Ha’aretz 8 oktober


Permission to kill


                               By Yitzhak Laor



                               On Sunday, November 30, 1972, British paratroops attempted to

                               prevent a march for human rights in the Northern Ireland city of Derry

                               on the basis of a judicial order making the Catholic march illegal. That

                               Sunday ended in the massacre of 14 demonstrators. Bloody Sunday

                               will never be erased from the blood-drenched history of the

                               Anglo-Irish struggle. The British are still studying the events that took

                               place that day in Derry's working-class neighborhoods.The massacre

                               of Palestinians in recent days will be with us for many years, not only

                               because it won the full backing of the media - Israel Television led the

                               favorable coverage, but the entire Israeli press followed in the

                               footsteps of the holiday-eve television reports. The old instincts came

                               into play: criticism of the Israel Defense Forces is prohibited, because

                               the IDF - God - acted this time as well.


                               The IDF did not defend Israel. Israel was not in danger. Permission to

                               kill has become "self-evident" even when it comes to defending the

                               thorn-in-the-side settlement of Netzarim. It is permissible to kill a

                               child in the arms of his father and to afterward deny that killing

                               "because he had no reason to be there." It is permissible to shoot

                               missiles at demonstrators, because at stake is not just defense of the

                               state or its citizens, but a "principle": one does not surrender to

                               violence. It is permissible to use violence to make others surrender.

                               And as usual, in summing up the entire event, human life is important

                               only when the human is not Arab.


                               The Israeli "self-evident" proposition worked overtime. The masses of

                               Palestinian demonstrators had the privilege to be shot at with live

                               ammunition and earned strong denunciations from the entire Israeli

                               media. "What can you do?" as if it were self-evident that live

                               ammunition be used to end such a struggle, as if it were obvious that

                               "we are all united" in demanding those liters of blood.


                               In exactly the same way, the closure of roads from Lake Kinneret to

                               the center of the country gave the right to treat the country's Arab

                               citizens as if they were children in the heart of the colonial wilderness

                               of the end of the 19th century, as if we had not seen the television

                               footage of truck and taxi drivers in Europe blocking roads on the

                               Continent to the point of totally paralyzing the economy, without a

                               single shot being fired. The press and the establishment stood up for

                               the "policeman of the Arabs," Police Major-General Alik Ron. In any

                               civilized country he would have been forced out long ago, if only for

                               his racist statements about the mayor of Umm al Fahm and head of

                               the northern branch of the Islamic Movement, Sheikh Ra'ed Salah:

                               "Sheikh Ra'ed has a fertile, Middle Eastern imagination."
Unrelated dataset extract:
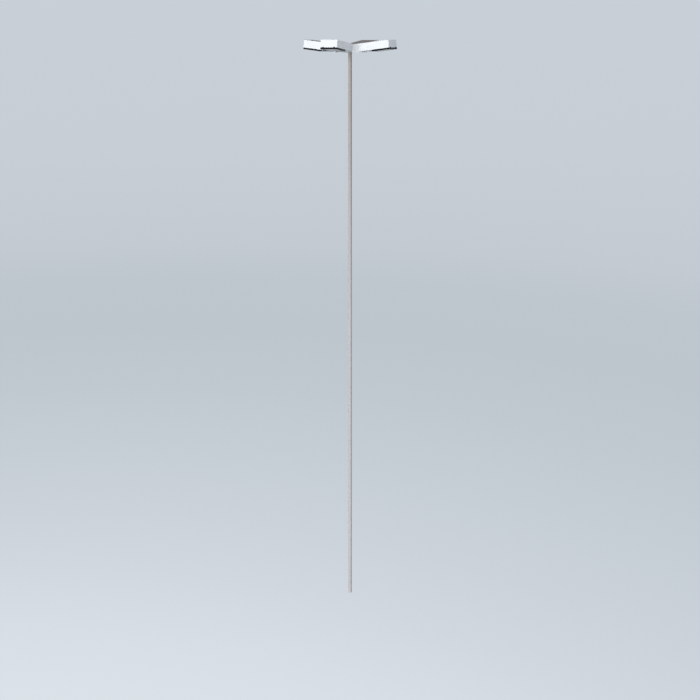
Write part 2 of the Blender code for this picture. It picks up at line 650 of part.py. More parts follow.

                               But one can look for the background to the great massacre of these

                               terrible Days of Awe in the place where the great silence of the media

                               and the academic establishment can always be found: the main thing is

                               who is governing us when such things occur. If Benjamin Netanyahu

                               were prime minister now, we would have already heard cries to the

                               heavens, or at least some tough questions. This war is being waged by

                               the government of Prime Minister Ehud Barak, "our" government, of

                               "the left." And so, for the sake of peace of course, since after all

                               everything is for the sake of peace, everything is permitted.


                               The signal was given and the ground prepared for this horror after the

                               collapse of the Camp David talks. Out-and-out "doves" gave

                               interviews and wrote articles: Yasser Arafat, chairman of the

                               Palestinian Authority, betrayed them, Heaven forbid. They always

                               wanted peace, they paid a heavy price for peace, and now, when the

                               Palestinians could get from them the best peace that could be given to

                               them (that is, without quarreling with the settlers, without causing a

                               "rift within the people," without dissolving the coalition, without giving

                               up the "dreams of sanctity" that were born in the five historical minutes

                               that preceded the negotiations), Arafat - that is, the Palestinian people

                               - turns his back on them, the cooing doves, and listens to the yearning

                               of his hard-pressed people, without water or work, crowded

                               between bypass roads and sanctified settlements, because everyone

                               knows that "Beit El is the eyes of the country," or whatever organ it is

                               the latest trite metaphor.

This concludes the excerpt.